Exercise aim:
Copy out all of the material, matching it word for word.

★ ★ ★ ★ ★ ★ ★

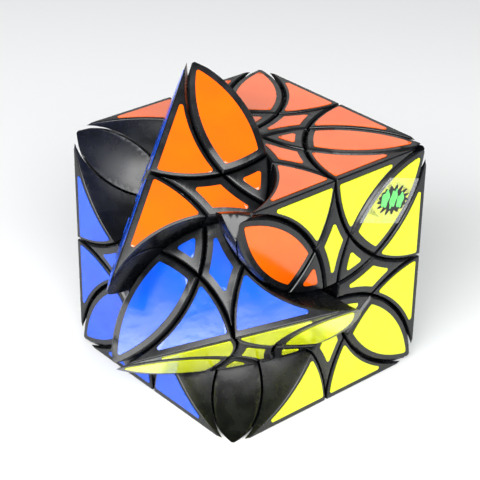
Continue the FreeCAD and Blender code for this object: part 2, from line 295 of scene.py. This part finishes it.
for node_name, node_object in frame["nodes"].items():
    if "stickers" in node_name:
        smoothed_copy(node_name, node_object, STICKER_EASE_MM)
    elif finish_of(node_name) is ABS:
        smoothed_copy(node_name, node_object, MOULDED_EASE_MM)
    else:
        node_object.data.materials.clear()
        node_object.data.materials.append(finish_of(node_name))


# ------------------------------------------------------------ the printed mark on the label
film_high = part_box("frame_label_film")[1]
MARK_PLACE = (Matrix.Translation((film_high.x, CENTRE.y + 0.625 * HALF, CENTRE.z + 0.632 * HALF))
              @ Matrix.Rotation(math.radians(MARK_TILT), 4, "X"))


def blot(name, finish, middle, width, height, spikes, depth, layer):
    """A splash-shaped patch of ink in a layer above the label: an oval with soft irregular spikes."""
    across, up = middle
    mesh = bmesh.new()
    bmesh.ops.create_circle(mesh, cap_ends=True, cap_tris=True, segments=BLOT_POINTS, radius=1)
    for point in mesh.verts:
        angle = math.atan2(point.co.y, point.co.x)
        lobe = 0.6 + 0.4 * math.sin(2 * angle + 0.7 * spikes)
        reach = 1 + depth * math.sin(spikes * angle) * lobe
        point.co = (layer * INK_MM, across + width / 2 * reach * point.co.x,
                    up + height / 2 * reach * point.co.y)
    grown = bmesh.ops.extrude_face_region(mesh, geom=mesh.faces[:])
    raised = [item for item in grown["geom"] if isinstance(item, bmesh.types.BMVert)]
    bmesh.ops.translate(mesh, verts=raised, vec=(INK_MM, 0, 0))
    bmesh.ops.recalc_face_normals(mesh, faces=mesh.faces[:])
    bmesh.ops.transform(mesh, matrix=MARK_PLACE @ Matrix.Scale(MM, 4), verts=mesh.verts[:])
    data = bpy.data.meshes.new(name)
    mesh.to_mesh(data)
    mesh.free()
    data.materials.append(finish)
    piece = bpy.data.objects.new(name, data)
    bpy.context.scene.collection.objects.link(piece)
    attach(piece, "frame")


BLACK_INK = label_ink("black", "#0B0C0B", "#151715")
GREEN_INK = label_ink("green", "#6FDD74", "#58CC62")
blot("mark_outline", BLACK_INK, (0, 0), 11.5, 7.6, 17, 0.24, 0)
blot("mark_leaf_left", GREEN_INK, (-3.2, 0.1), 3.0, 5.0, 5, 0.2, 1)
blot("mark_leaf_middle", GREEN_INK, (0.1, 0.3), 2.7, 5.4, 6, 0.2, 1)
blot("mark_leaf_right", GREEN_INK, (3.1, -0.1), 2.6, 4.4, 5, 0.2, 1)


# ------------------------------------------------------------ floor, light and camera
def studio_floor():
    """A plain pale table top."""
    mesh = bmesh.new()
    bmesh.ops.create_grid(mesh, x_segments=1, y_segments=1, size=3.0)
    data = bpy.data.meshes.new("studio_floor")
    mesh.to_mesh(data)
    mesh.free()
    material, tree, output, place = new_material("matt_white_card")
    shader = add_node(tree, "ShaderNodeBsdfPrincipled",
                      values={"Base Color": linear("#F4F5F6"), "Roughness": 0.9, "Specular IOR Level": 0.1})
    tree.links.new(shader.outputs["BSDF"], output.inputs["Surface"])
    data.materials.append(material)
    floor = bpy.data.objects.new("studio_floor", data)
    bpy.context.scene.collection.objects.link(floor)


def soft_box(name, azimuth, elevation, distance, width, height, power):
    """A rectangular soft light that faces the cube's centre; azimuth 0 is in front, on -Y."""
    turn, lift = math.radians(azimuth), math.radians(elevation)
    away = Vector((math.sin(turn) * math.cos(lift), -math.cos(turn) * math.cos(lift), math.sin(lift)))
    data = bpy.data.lights.new(name, "AREA")
    data.shape = "RECTANGLE"
    data.size, data.size_y = width, height
    data.energy = power
    light = bpy.data.objects.new(name, data)
    bpy.context.scene.collection.objects.link(light)
    light.matrix_world = (Matrix.Translation(CENTRE + away * distance)
                          @ away.to_track_quat("Z", "Y").to_matrix().to_4x4())


def sky():
    """An even white surround for what the camera sees, dimmer for what the gloss reflects."""
    world = bpy.data.worlds.new("white_surround")
    bpy.context.scene.world = world
    world.use_nodes = True
    tree = world.node_tree
    tree.nodes.clear()
    ray = add_node(tree, "ShaderNodeLightPath")
    bright = add_node(tree, "ShaderNodeBackground", values={"Color": (1, 1, 1, 1), "Strength": 1.05})
    dim = add_node(tree, "ShaderNodeBackground", values={"Color": (1, 1, 1, 1), "Strength": 0.16})
    mixed = add_node(tree, "ShaderNodeMixShader",
                     links={0: ray.outputs["Is Camera Ray"], 1: dim.outputs["Background"],
                            2: bright.outputs["Background"]})
    output = add_node(tree, "ShaderNodeOutputWorld")
    tree.links.new(mixed.outputs["Shader"], output.inputs["Surface"])


def camera():
    """Long-lens view of the front edge, from above, with the slight tilt of a hand-held product shot."""
    azimuth, elevation, roll = (math.radians(angle) for angle in (48.99, 29.08, 0.82))
    back = Vector((math.sin(azimuth) * math.cos(elevation), -math.cos(azimuth) * math.cos(elevation),
                   math.sin(elevation)))
    right = Vector((0, 0, 1)).cross(back).normalized()
    above = back.cross(right)
    across = math.cos(roll) * right + math.sin(roll) * above
    up = -math.sin(roll) * right + math.cos(roll) * above
    place = CENTRE + HALF * (-0.060 * across + 0.050 * up + 12.746 * back)
    data = bpy.data.cameras.new("product_camera")
    data.lens = 116.1
    data.sensor_width = 36.0
    data.clip_start = 0.01
    shooting = bpy.data.objects.new("product_camera", data)
    bpy.context.scene.collection.objects.link(shooting)
    shooting.matrix_world = Matrix.Translation(place) @ Matrix((across, up, back)).transposed().to_4x4()
    bpy.context.scene.camera = shooting


studio_floor()
sky()
soft_box("key_over_camera", 40, 37, 0.9, 1.75, 0.45, 25.0)
soft_box("back_rim", -131, 29, 1.1, 0.5, 0.3, 0.5)
camera()
bpy.context.scene.view_settings.view_transform = "Standard"
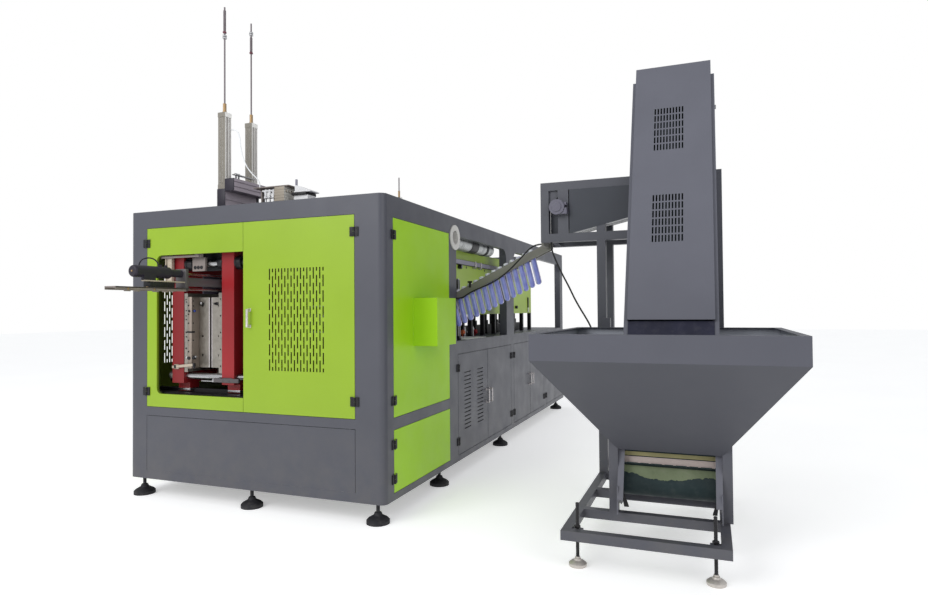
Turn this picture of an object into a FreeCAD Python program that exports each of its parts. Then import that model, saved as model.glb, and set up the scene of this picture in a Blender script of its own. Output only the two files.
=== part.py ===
import FreeCAD, Part
import math
import os

# Two-cavity stretch blow moulding line: the clamp block with its open oven bay, and beside it
# the free-standing preform feeder (bin, inclined cleated elevator, roller sorter and chute).
# Frame: origin on the floor under the middle front levelling foot, +X to the right along the
# front face, +Y from the front face towards the oven end, +Z up.  Millimetres.

V = FreeCAD.Vector

# ---- driving dimensions of the clamp block and the oven bay --------------------------------
HALF_WIDTH = 1070.0          # half of the machine's width
FRONT_SET_BACK = 60.0        # the front face lies this far ahead of the middle foot
BLOCK_LENGTH = 1221.0        # clamp block, along Y
BAY_LENGTH = 3949.0          # oven bay behind the clamp block
GROUND_CLEARANCE = 131.0     # floor to the underside of the sills
FRAME_TOP = 2093.0           # floor to the top of the top beams
TABLE_HEIGHT = 1097.0        # floor to the working table
TABLE_PLATE = 40.0
WALL = 50.0                  # depth of the frame's box sections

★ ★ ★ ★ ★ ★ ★

Answer below:
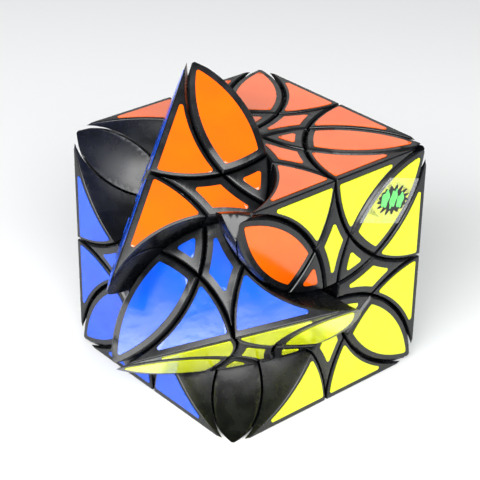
Continue the FreeCAD and Blender code for this object: part 2, from line 295 of scene.py. This part finishes it.
for node_name, node_object in frame["nodes"].items():
    if "stickers" in node_name:
        smoothed_copy(node_name, node_object, STICKER_EASE_MM)
    elif finish_of(node_name) is ABS:
        smoothed_copy(node_name, node_object, MOULDED_EASE_MM)
    else:
        node_object.data.materials.clear()
        node_object.data.materials.append(finish_of(node_name))


# ------------------------------------------------------------ the printed mark on the label
film_high = part_box("frame_label_film")[1]
MARK_PLACE = (Matrix.Translation((film_high.x, CENTRE.y + 0.625 * HALF, CENTRE.z + 0.632 * HALF))
              @ Matrix.Rotation(math.radians(MARK_TILT), 4, "X"))


def blot(name, finish, middle, width, height, spikes, depth, layer):
    """A splash-shaped patch of ink in a layer above the label: an oval with soft irregular spikes."""
    across, up = middle
    mesh = bmesh.new()
    bmesh.ops.create_circle(mesh, cap_ends=True, cap_tris=True, segments=BLOT_POINTS, radius=1)
    for point in mesh.verts:
        angle = math.atan2(point.co.y, point.co.x)
        lobe = 0.6 + 0.4 * math.sin(2 * angle + 0.7 * spikes)
        reach = 1 + depth * math.sin(spikes * angle) * lobe
        point.co = (layer * INK_MM, across + width / 2 * reach * point.co.x,
                    up + height / 2 * reach * point.co.y)
    grown = bmesh.ops.extrude_face_region(mesh, geom=mesh.faces[:])
    raised = [item for item in grown["geom"] if isinstance(item, bmesh.types.BMVert)]
    bmesh.ops.translate(mesh, verts=raised, vec=(INK_MM, 0, 0))
    bmesh.ops.recalc_face_normals(mesh, faces=mesh.faces[:])
    bmesh.ops.transform(mesh, matrix=MARK_PLACE @ Matrix.Scale(MM, 4), verts=mesh.verts[:])
    data = bpy.data.meshes.new(name)
    mesh.to_mesh(data)
    mesh.free()
    data.materials.append(finish)
    piece = bpy.data.objects.new(name, data)
    bpy.context.scene.collection.objects.link(piece)
    attach(piece, "frame")


BLACK_INK = label_ink("black", "#0B0C0B", "#151715")
GREEN_INK = label_ink("green", "#6FDD74", "#58CC62")
blot("mark_outline", BLACK_INK, (0, 0), 11.5, 7.6, 17, 0.24, 0)
blot("mark_leaf_left", GREEN_INK, (-3.2, 0.1), 3.0, 5.0, 5, 0.2, 1)
blot("mark_leaf_middle", GREEN_INK, (0.1, 0.3), 2.7, 5.4, 6, 0.2, 1)
blot("mark_leaf_right", GREEN_INK, (3.1, -0.1), 2.6, 4.4, 5, 0.2, 1)


# ------------------------------------------------------------ floor, light and camera
def studio_floor():
    """A plain pale table top."""
    mesh = bmesh.new()
    bmesh.ops.create_grid(mesh, x_segments=1, y_segments=1, size=3.0)
    data = bpy.data.meshes.new("studio_floor")
    mesh.to_mesh(data)
    mesh.free()
    material, tree, output, place = new_material("matt_white_card")
    shader = add_node(tree, "ShaderNodeBsdfPrincipled",
                      values={"Base Color": linear("#F4F5F6"), "Roughness": 0.9, "Specular IOR Level": 0.1})
    tree.links.new(shader.outputs["BSDF"], output.inputs["Surface"])
    data.materials.append(material)
    floor = bpy.data.objects.new("studio_floor", data)
    bpy.context.scene.collection.objects.link(floor)


def soft_box(name, azimuth, elevation, distance, width, height, power):
    """A rectangular soft light that faces the cube's centre; azimuth 0 is in front, on -Y."""
    turn, lift = math.radians(azimuth), math.radians(elevation)
    away = Vector((math.sin(turn) * math.cos(lift), -math.cos(turn) * math.cos(lift), math.sin(lift)))
    data = bpy.data.lights.new(name, "AREA")
    data.shape = "RECTANGLE"
    data.size, data.size_y = width, height
    data.energy = power
    light = bpy.data.objects.new(name, data)
    bpy.context.scene.collection.objects.link(light)
    light.matrix_world = (Matrix.Translation(CENTRE + away * distance)
                          @ away.to_track_quat("Z", "Y").to_matrix().to_4x4())


def sky():
    """An even white surround for what the camera sees, dimmer for what the gloss reflects."""
    world = bpy.data.worlds.new("white_surround")
    bpy.context.scene.world = world
    world.use_nodes = True
    tree = world.node_tree
    tree.nodes.clear()
    ray = add_node(tree, "ShaderNodeLightPath")
    bright = add_node(tree, "ShaderNodeBackground", values={"Color": (1, 1, 1, 1), "Strength": 1.05})
    dim = add_node(tree, "ShaderNodeBackground", values={"Color": (1, 1, 1, 1), "Strength": 0.16})
    mixed = add_node(tree, "ShaderNodeMixShader",
                     links={0: ray.outputs["Is Camera Ray"], 1: dim.outputs["Background"],
                            2: bright.outputs["Background"]})
    output = add_node(tree, "ShaderNodeOutputWorld")
    tree.links.new(mixed.outputs["Shader"], output.inputs["Surface"])


def camera():
    """Long-lens view of the front edge, from above, with the slight tilt of a hand-held product shot."""
    azimuth, elevation, roll = (math.radians(angle) for angle in (48.99, 29.08, 0.82))
    back = Vector((math.sin(azimuth) * math.cos(elevation), -math.cos(azimuth) * math.cos(elevation),
                   math.sin(elevation)))
    right = Vector((0, 0, 1)).cross(back).normalized()
    above = back.cross(right)
    across = math.cos(roll) * right + math.sin(roll) * above
    up = -math.sin(roll) * right + math.cos(roll) * above
    place = CENTRE + HALF * (-0.060 * across + 0.050 * up + 12.746 * back)
    data = bpy.data.cameras.new("product_camera")
    data.lens = 116.1
    data.sensor_width = 36.0
    data.clip_start = 0.01
    shooting = bpy.data.objects.new("product_camera", data)
    bpy.context.scene.collection.objects.link(shooting)
    shooting.matrix_world = Matrix.Translation(place) @ Matrix((across, up, back)).transposed().to_4x4()
    bpy.context.scene.camera = shooting


studio_floor()
sky()
soft_box("key_over_camera", 40, 37, 0.9, 1.75, 0.45, 25.0)
soft_box("back_rim", -131, 29, 1.1, 0.5, 0.3, 0.5)
camera()
bpy.context.scene.view_settings.view_transform = "Standard"
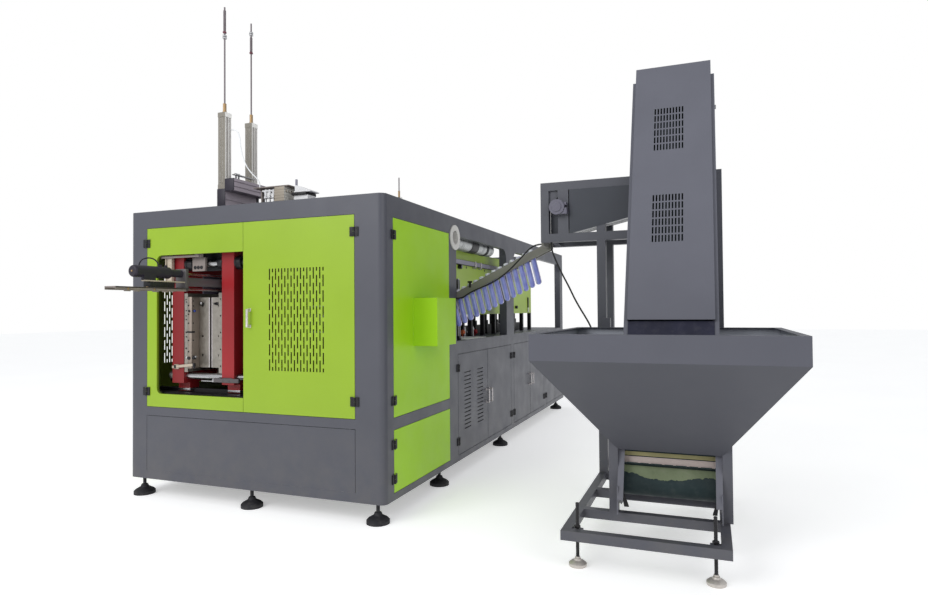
Turn this picture of an object into a FreeCAD Python program that exports each of its parts. Then import that model, saved as model.glb, and set up the scene of this picture in a Blender script of its own. Output only the two files.
=== part.py ===
import FreeCAD, Part
import math
import os

# Two-cavity stretch blow moulding line: the clamp block with its open oven bay, and beside it
# the free-standing preform feeder (bin, inclined cleated elevator, roller sorter and chute).
# Frame: origin on the floor under the middle front levelling foot, +X to the right along the
# front face, +Y from the front face towards the oven end, +Z up.  Millimetres.

V = FreeCAD.Vector

# ---- driving dimensions of the clamp block and the oven bay --------------------------------
HALF_WIDTH = 1070.0          # half of the machine's width
FRONT_SET_BACK = 60.0        # the front face lies this far ahead of the middle foot
BLOCK_LENGTH = 1221.0        # clamp block, along Y
BAY_LENGTH = 3949.0          # oven bay behind the clamp block
GROUND_CLEARANCE = 131.0     # floor to the underside of the sills
FRAME_TOP = 2093.0           # floor to the top of the top beams
TABLE_HEIGHT = 1097.0        # floor to the working table
TABLE_PLATE = 40.0
WALL = 50.0                  # depth of the frame's box sections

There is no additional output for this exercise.